--- begin DATA ---
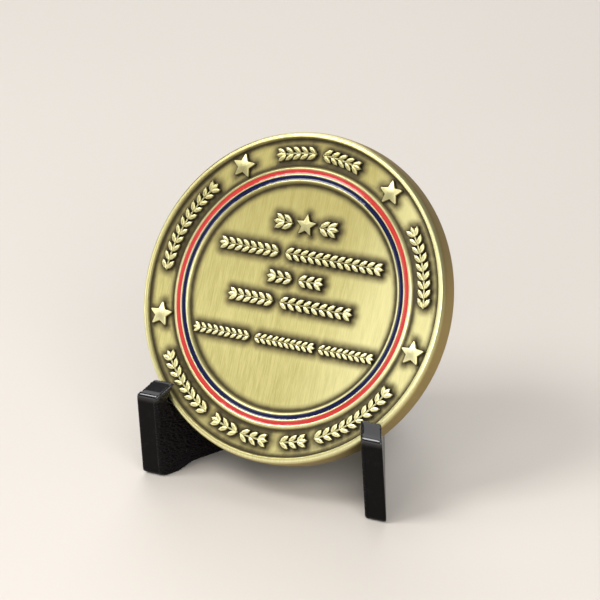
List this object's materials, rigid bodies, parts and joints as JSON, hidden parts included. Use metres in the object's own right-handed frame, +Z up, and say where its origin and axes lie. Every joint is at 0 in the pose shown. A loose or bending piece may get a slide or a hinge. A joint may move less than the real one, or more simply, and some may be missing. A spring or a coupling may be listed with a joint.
{
  "type": "challenge coin",
  "caption": "Struck antique-brass challenge coin with red and navy enamel rings and raised stars, leaning on a folding black plastic easel.",
  "frame": {"origin": "on the ground, under the middle of the whole object's box", "axes": "+Z up, the coin's front faces -Y and leans back towards +Y, +X to the right of a viewer who faces the coin"},
  "size_m": [0.0444, 0.0318, 0.0437],
  "materials": {
    "antique_brass": "satin brushed antique brass with dark patina in the recesses and bright relief tops",
    "red_enamel": "glossy dished enamel",
    "navy_enamel": "glossy dished enamel",
    "black_plastic": "satin black moulding, fine pebble on the inner faces",
    "steel_pin": "drawn steel"
  },
  "bodies": {
    "left_plate": {"left_arm": "black_plastic", "hinge_pin": "steel_pin"},
    "right_plate": {"right_arm": "black_plastic"},
    "coin": {"coin_body": "antique_brass", "red_enamel_ring": "red_enamel", "navy_enamel_ring": "navy_enamel"}
  },
  "joints": [
    {"name": "easel_fold", "type": "hinge", "parent": "left_plate", "child": "right_plate", "pos_m": [0, 0.01357, 0], "axis": [0, 0, -1], "range_deg": [0, 56]},
    {"name": "coin_lift", "type": "slide", "parent": "left_plate", "child": "coin", "axis": [0, 0.342, 0.9397], "range_m": [0, 0.0684]}
  ],
  "couplings": [
    {"joint": "easel_fold", "follows": "coin_lift", "rad_per_m": 14.28}
  ]
}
--- end DATA ---
§ TASK: Extract the complete data, matching each line exactly.

§ RESPONSE TO THE EXERCISE:
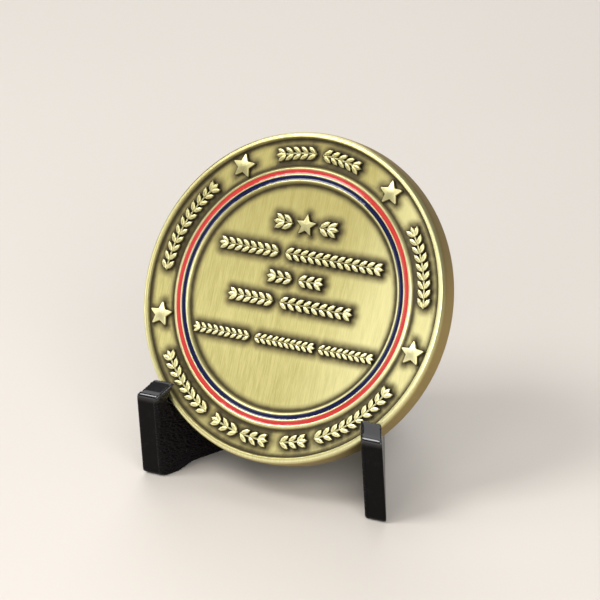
List this object's materials, rigid bodies, parts and joints as JSON, hidden parts included. Use metres in the object's own right-handed frame, +Z up, and say where its origin and axes lie. Every joint is at 0 in the pose shown. A loose or bending piece may get a slide or a hinge. A joint may move less than the real one, or more simply, and some may be missing. A spring or a coupling may be listed with a joint.
{
  "type": "challenge coin",
  "caption": "Struck antique-brass challenge coin with red and navy enamel rings and raised stars, leaning on a folding black plastic easel.",
  "frame": {"origin": "on the ground, under the middle of the whole object's box", "axes": "+Z up, the coin's front faces -Y and leans back towards +Y, +X to the right of a viewer who faces the coin"},
  "size_m": [0.0444, 0.0318, 0.0437],
  "materials": {
    "antique_brass": "satin brushed antique brass with dark patina in the recesses and bright relief tops",
    "red_enamel": "glossy dished enamel",
    "navy_enamel": "glossy dished enamel",
    "black_plastic": "satin black moulding, fine pebble on the inner faces",
    "steel_pin": "drawn steel"
  },
  "bodies": {
    "left_plate": {"left_arm": "black_plastic", "hinge_pin": "steel_pin"},
    "right_plate": {"right_arm": "black_plastic"},
    "coin": {"coin_body": "antique_brass", "red_enamel_ring": "red_enamel", "navy_enamel_ring": "navy_enamel"}
  },
  "joints": [
    {"name": "easel_fold", "type": "hinge", "parent": "left_plate", "child": "right_plate", "pos_m": [0, 0.01357, 0], "axis": [0, 0, -1], "range_deg": [0, 56]},
    {"name": "coin_lift", "type": "slide", "parent": "left_plate", "child": "coin", "axis": [0, 0.342, 0.9397], "range_m": [0, 0.0684]}
  ],
  "couplings": [
    {"joint": "easel_fold", "follows": "coin_lift", "rad_per_m": 14.28}
  ]
}